"No one can credential this technology in quite the same way as the President of the United States," AWEA executive director Randy Swisher told delegates. "We are taking his word seriously and we intend to step forward with a roadmap to demonstrate how we can make that potential real. We intend to develop and execute a strategy to maximize wind's market share over time."
Throughout the debate at the Pittsburgh conference on exactly what the elements of that roadmap should be, one fact became obvious. The magnitude of the task, whether calculated in terms of energy or capacity, is enormous. Estimates of the volume of wind needed to hit the 20% mark ranged from 250,000 MW to 340,000 MW. Starting at the 13,000 MW of wind power likely to be in place in the US by the end of this year and growing at 9% a year, the expected annual growth rate of the global demand for wind turbines over the next three years, installed capacity in 20 years would still reach only 180,000 MW, said GE Energy's Victor Abate. Other speakers estimated the US industry would have to install 15,000-20,000 MW a year, which is five to seven times the expected 2006 build-out, at a projected investment of half a trillion dollars. "Clearly this is a national challenge and something that is going to make the industry dramatically different if we embark on this path," said Abate.
One of the most dramatic differences will have to come in wind turbine production capacity. "If you look at 2006, we are going to install a wind turbine about every four hours in this country. If you want to get to 20% wind you are going to have to have the ability to install a wind turbine every 15 minutes. That means every five minutes you have a blade coming out of a factory," said Abate. "This looks like a different model. It almost looks like our appliance business."

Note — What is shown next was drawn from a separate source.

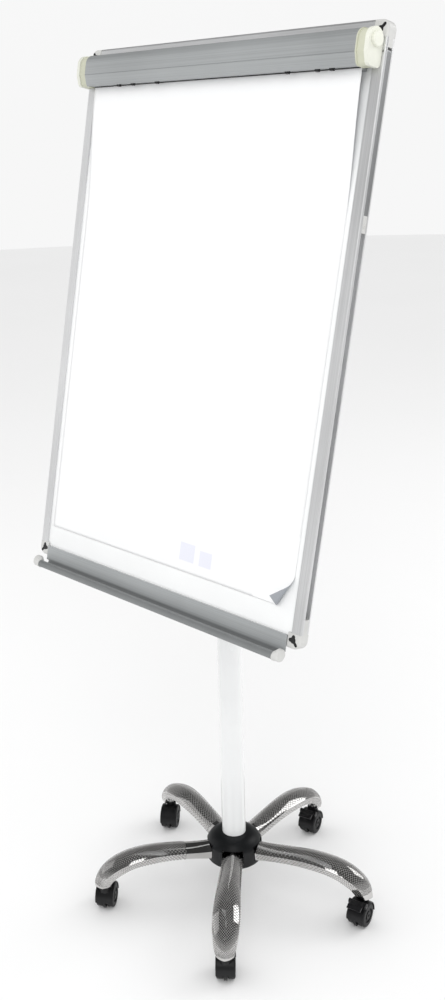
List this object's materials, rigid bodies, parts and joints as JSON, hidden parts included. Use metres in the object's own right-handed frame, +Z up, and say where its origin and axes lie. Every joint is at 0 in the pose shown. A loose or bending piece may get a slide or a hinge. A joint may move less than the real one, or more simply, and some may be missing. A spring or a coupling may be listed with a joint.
{
  "type": "flip chart easel",
  "caption": "Mobile flip chart easel: framed white writing board with clamp bar and pen tray, tilting on a height-adjustable column over a star base with casters.",
  "frame": {"origin": "on the floor, under the middle of the whole easel", "axes": "+Z up, the writing face looks towards -Y and +X runs to its right-hand side"},
  "size_m": [0.7, 0.5669, 1.7247],
  "materials": {
    "chrome": "mirror chrome on pressed steel",
    "hub_plastic": "moulded black, fine texture",
    "caster_plastic": "moulded black",
    "wheel_plastic": "black wheel, hard tread",
    "plated_steel": "zinc plated",
    "white_paint": "gloss white powder coat",
    "mast_steel": "satin plated tube",
    "bracket_paint": "dark grey powder coat",
    "rail_aluminium": "satin silver anodised",
    "grey_aluminium": "satin grey anodised",
    "cap_plastic": "light grey moulded",
    "ivory_plastic": "ivory moulded",
    "insert_plastic": "black inlay",
    "enamel": "gloss white dry-wipe enamel",
    "core_board": "light fibreboard",
    "back_metal": "grey coated sheet",
    "jaw_rubber": "black strip",
    "film": "thin white film",
    "nylon": "natural nylon"
  },
  "bodies": {
    "base": {"hub_core": "plated_steel", "hub_shell": "hub_plastic", "hub_cover": "hub_plastic", "base_arm_1": "chrome", "base_arm_2": "chrome", "base_arm_3": "chrome", "base_arm_4": "chrome", "base_arm_5": "chrome", "caster_sockets": "plated_steel", "caster_stems": "plated_steel", "column_tube": "white_paint", "column_liner": "nylon", "column_collar": "hub_plastic"},
    "height_knob": {"height_knob": "hub_plastic"},
    "mast": {"mast_tube": "mast_steel", "mast_glide": "nylon", "head_yoke": "bracket_paint", "tilt_bolt": "plated_steel"},
    "tilt_knob": {"tilt_knob": "hub_plastic"},
    "board": {"board_bracket": "bracket_paint", "bracket_screws": "plated_steel", "writing_panel": "enamel", "board_core": "core_board", "back_sheet": "back_metal", "cover_sheet": "film", "rail_left": "rail_aluminium", "rail_right": "rail_aluminium", "rail_top": "rail_aluminium", "rail_bottom": "rail_aluminium", "corner_caps": "cap_plastic", "corner_inserts": "insert_plastic", "pen_tray": "grey_aluminium", "tray_end_caps": "cap_plastic", "clamp_rail": "grey_aluminium", "clamp_cheeks": "ivory_plastic", "side_arm_pins": "plated_steel"},
    "clamp": {"clamp_bar": "grey_aluminium", "clamp_end_caps": "ivory_plastic", "jaw_strip": "jaw_rubber", "jaw_clips": "insert_plastic"},
    "clamp_knob_left": {"clamp_knob_left": "ivory_plastic"},
    "clamp_knob_right": {"clamp_knob_right": "ivory_plastic"},
    "pad_hook_left": {"pad_hook_left": "insert_plastic"},
    "pad_hook_right": {"pad_hook_right": "insert_plastic"},
    "side_arm_left": {"side_arm_left": "grey_aluminium", "side_arm_tip_left": "cap_plastic"},
    "side_arm_right": {"side_arm_right": "grey_aluminium", "side_arm_tip_right": "cap_plastic"},
    "caster_1": {"caster_hood_1": "caster_plastic"},
    "wheels_1": {"caster_wheels_1": "wheel_plastic"},
    "brake_1": {"caster_brake_1": "caster_plastic"},
    "caster_2": {"caster_hood_2": "caster_plastic"},
    "wheels_2": {"caster_wheels_2": "wheel_plastic"},
    "caster_3": {"caster_hood_3": "caster_plastic"},
    "wheels_3": {"caster_wheels_3": "wheel_plastic"},
    "caster_4": {"caster_hood_4": "caster_plastic"},
    "wheels_4": {"caster_wheels_4": "wheel_plastic"},
    "caster_5": {"caster_hood_5": "caster_plastic"},
    "wheels_5": {"caster_wheels_5": "wheel_plastic"},
    "brake_5": {"caster_brake_5": "caster_plastic"}
  },
  "joints": [
    {"name": "caster_swivel_1", "type": "hinge", "parent": "base", "child": "caster_1", "pos_m": [-0.01734, 0.26147, 0.055], "axis": [0, 0, 1], "continuous": true},
    {"name": "wheel_roll_1", "type": "hinge", "parent": "caster_1", "child": "wheels_1", "pos_m": [-0.01423, 0.24988, 0.025], "axis": [-0.9659, -0.2588, 0], "continuous": true},
    {"name": "brake_press_1", "type": "hinge", "parent": "caster_1", "child": "brake_1", "pos_m": [-0.01087, 0.23732, 0.057], "axis": [-0.9659, -0.2588, 0], "range_deg": [-12, 0]},
    {"name": "caster_swivel_2", "type": "hinge", "parent": "base", "child": "caster_2", "pos_m": [-0.27495, 0.04911, 0.055], "axis": [0, 0, 1], "continuous": true},
    {"name": "wheel_roll_2", "type": "hinge", "parent": "caster_2", "child": "wheels_2", "pos_m": [-0.26807, 0.03928, 0.025], "axis": [-0.8192, -0.5736, 0], "continuous": true},
    {"name": "caster_swivel_3", "type": "hinge", "parent": "base", "child": "caster_3", "pos_m": [-0.15259, -0.26152, 0.055], "axis": [0, 0, 1], "continuous": true},
    {"name": "wheel_roll_3", "type": "hinge", "parent": "caster_3", "child": "wheels_3", "pos_m": [-0.15948, -0.25169, 0.025], "axis": [0.8192, 0.5736, 0], "continuous": true},
    {"name": "caster_swivel_4", "type": "hinge", "parent": "base", "child": "caster_4", "pos_m": [0.18065, -0.24114, 0.055], "axis": [0, 0, 1], "continuous": true},
    {"name": "wheel_roll_4", "type": "hinge", "parent": "caster_4", "child": "wheels_4", "pos_m": [0.17262, -0.23222, 0.025], "axis": [0.7431, 0.6691, 0], "continuous": true},
    {"name": "caster_swivel_5", "type": "hinge", "parent": "base", "child": "caster_5", "pos_m": [0.26424, 0.08209, 0.055], "axis": [0, 0, 1], "continuous": true},
    {"name": "wheel_roll_5", "type": "hinge", "parent": "caster_5", "child": "wheels_5", "pos_m": [0.26673, 0.07035, 0.025], "axis": [-0.9781, -0.2079, 0], "continuous": true},
    {"name": "brake_press_5", "type": "hinge", "parent": "caster_5", "child": "brake_5", "pos_m": [0.26944, 0.05763, 0.057], "axis": [-0.9781, -0.2079, 0], "range_deg": [-12, 0]},
    {"name": "height_knob_turn", "type": "hinge", "parent": "base", "child": "height_knob", "pos_m": [0, -0.022, 0.999], "axis": [0, 1, 0], "range_deg": [0, 270]},
    {"name": "mast_slide", "type": "slide", "parent": "base", "child": "mast", "axis": [0, 0, 1], "range_m": [-0.2, 0.25]},
    {"name": "tilt_knob_turn", "type": "hinge", "parent": "mast", "child": "tilt_knob", "pos_m": [0, -0.022, 1.3], "axis": [1, 0, 0], "range_deg": [0, 270]},
    {"name": "board_tilt", "type": "hinge", "parent": "mast", "child": "board", "pos_m": [0, -0.022, 1.3], "axis": [-1, 0, 0], "range_deg": [-12.6, 25]},
    {"name": "clamp_lift", "type": "hinge", "parent": "board", "child": "clamp", "pos_m": [0, -0.02661, 1.69535], "axis": [-1, 0, 0], "range_deg": [0, 70]},
    {"name": "clamp_knob_left_turn", "type": "hinge", "parent": "board", "child": "clamp_knob_left", "pos_m": [-0.345, -0.02661, 1.69535], "axis": [-1, 0, 0], "range_deg": [0, 90]},
    {"name": "clamp_knob_right_turn", "type": "hinge", "parent": "board", "child": "clamp_knob_right", "pos_m": [0.345, -0.02661, 1.69535], "axis": [1, 0, 0], "range_deg": [0, 90]},
    {"name": "pad_hook_left_slide", "type": "slide", "parent": "board", "child": "pad_hook_left", "axis": [1, 0, 0], "range_m": [-0.07, 0.09]},
    {"name": "pad_hook_right_slide", "type": "slide", "parent": "board", "child": "pad_hook_right", "axis": [1, 0, 0], "range_m": [-0.09, 0.07]},
    {"name": "side_arm_left_swing", "type": "hinge", "parent": "board", "child": "side_arm_left", "pos_m": [-0.345, -0.00114, 1.67633], "axis": [0, 0.9759, -0.2181], "range_deg": [0, 90]},
    {"name": "side_arm_right_swing", "type": "hinge", "parent": "board", "child": "side_arm_right", "pos_m": [0.345, -0.00114, 1.67633], "axis": [0, -0.9759, 0.2181], "range_deg": [0, 90]}
  ]
}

Andrew Garrad of global wind energy consultancy firm Garrad Hassan, put it another way. He projected that 330 GW of installed wind power capacity would be needed for wind to provide 20% of America's electricity by 2020, requiring wind turbine production to ramp up to an annual growth rate of 30%, falling to 20% by 2012 and 7% by 2020. He pointed out that in Europe, the wind industry had already demonstrated that a growth rate of 30% was achievable. To reach the 20% goal, production of blades for the American market must increase from 5000 a year today to 35,000 by 2020, while gearbox manufacturers need to move from an annual production of 2500 units to 10,000 a year to meet needs in the US alone. Garrad reminded delegates that wind power equipment suppliers will have other markets to serve at the same time. "The rest of the world is not just going to sit around and let you take all this capacity," he said. Beyond sheer volume, the industry will have to reach beyond its technological borders in other ways to build more reliable, more productive turbines and develop new integration and storage strategies. "The great thing about the 20% is that it is enough of a stretch to require some breakthroughs," said Frank O'Brien-Bernini of Owens Corning, which provides fibreglass materials for blades and other wind turbine components. Ivan Brems of Hansen Transmission told delegates a 20% target would require ten to 15 large scale gearbox manufacturing facilities in the US alone. "I believe the capital will be available if we can prove it is a viable risk," he said.

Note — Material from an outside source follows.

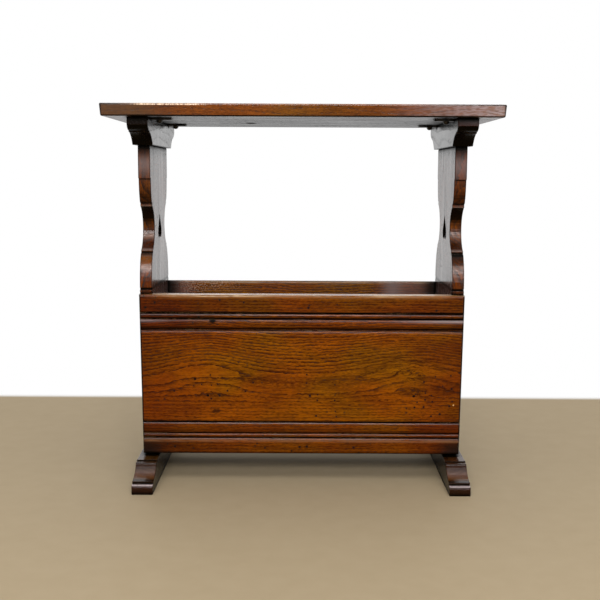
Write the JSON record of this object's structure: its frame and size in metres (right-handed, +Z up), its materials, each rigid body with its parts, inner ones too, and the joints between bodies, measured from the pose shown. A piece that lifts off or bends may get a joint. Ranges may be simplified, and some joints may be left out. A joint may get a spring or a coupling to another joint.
{
  "type": "magazine rack side table",
  "caption": "Small oak side table on pierced, shaped end boards in sledge feet, with an open magazine trough between moulded panels below.",
  "frame": {"origin": "on the floor, at the middle of the table's length and depth", "axes": "+X along the table to its right end as seen from the front, +Y from the front to the back, +Z up"},
  "size_m": [0.5996, 0.3346, 0.597],
  "materials": {
    "top_oak": "dark stained oak under a glossy varnish",
    "bearer_oak": "very dark stained oak under a glossy varnish",
    "end_board_oak": "dark stained oak under a glossy varnish",
    "foot_oak": "dark stained oak under a glossy varnish",
    "panel_oak": "golden brown stained oak under a glossy varnish",
    "floor_oak": "stained oak, satin",
    "plate_steel": "blackened steel",
    "screw_steel": "blackened steel",
    "dowel_beech": "plain beech"
  },
  "bodies": {
    "root": {"table_top": "top_oak", "bearer_left": "bearer_oak", "bearer_right": "bearer_oak", "end_board_left": "end_board_oak", "end_board_right": "end_board_oak", "foot_left": "foot_oak", "foot_right": "foot_oak", "front_panel": "panel_oak", "back_panel": "panel_oak", "rack_floor": "floor_oak", "top_plate_front_left": "plate_steel", "top_plate_front_right": "plate_steel", "top_plate_back_left": "plate_steel", "top_plate_back_right": "plate_steel", "top_screw_front_left": "screw_steel", "top_screw_front_right": "screw_steel", "top_screw_back_left": "screw_steel", "top_screw_back_right": "screw_steel", "bearer_screw_front_left": "screw_steel", "bearer_screw_front_right": "screw_steel", "bearer_screw_back_left": "screw_steel", "bearer_screw_back_right": "screw_steel", "panel_dowel_front_left_1": "dowel_beech", "panel_dowel_front_left_2": "dowel_beech", "panel_dowel_front_left_3": "dowel_beech", "panel_dowel_front_right_1": "dowel_beech", "panel_dowel_front_right_2": "dowel_beech", "panel_dowel_front_right_3": "dowel_beech", "panel_dowel_back_left_1": "dowel_beech", "panel_dowel_back_left_2": "dowel_beech", "panel_dowel_back_left_3": "dowel_beech", "panel_dowel_back_right_1": "dowel_beech", "panel_dowel_back_right_2": "dowel_beech", "panel_dowel_back_right_3": "dowel_beech"}
  },
  "joints": []
}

The lack of a long term, sustainable policy in the US has so far kept component and turbine suppliers from taking that risk -- and that will have to change, speakers agreed, if wind's penetration is to even approach 20%. "There is no model that gets us there in a short period of time. So if you go down this path, this is a commitment for a significant period of time," said Abate.
Not all industry players were convinced it is a path the industry should be taking, including the senior vice-president of one the largest owners of wind power in the world. Drawing on baseball for an analogy, FPL Energy's Mike O'Sullivan called the wind business "a singles and doubles" game. "You put runs up on the board by being routine and building every 100 MW one project at a time. When we start looking at 300,000 and 400,000 megawatt of possible capacity we lose focus on what this game is."
Concentrating on the "feel good" aspect of wind's potential, he said, risks losing sight of the economics that drive the business. "At the end of the day we are all trying to attract capital to this business." On a practical level, O'Sullivan pointed to transmission and interconnection as a serious limiting factor -- the load is not where the resource is. "There is not 300,000 or 400,000 megawatt of capacity at 35-40% net capacity factors that match load, transmission interconnection and wind resource," he said. "The wind in this country tends to be where people do not live."
Alexander Karsner, the assistant secretary of energy efficiency and renewable energy at the US Department of Energy, energetically supported the 20% goal, although admitted that transmission will be a major challenge. "Unlocking the wind resources of the nation and delivering them to load centres has got to be among the highest single priorities in achieving a large national wind vision."
He expressed frustration at industry leaders who doubt the 20% target. "Maybe is not a message I want to be hearing from our corporate leaders," he told delegates. Developing a roadmap to 20% is going to require new ways of thinking about the wind and the involvement of industry leaders. Speaking on behalf of the Bush Administration, he said: "We are going to encourage that thinking and we are going engage in the dialogues and we are going to take on these dilemmas and together hopefully we can do it. But we can't do it apart," he said. "This is really going to be what we make it."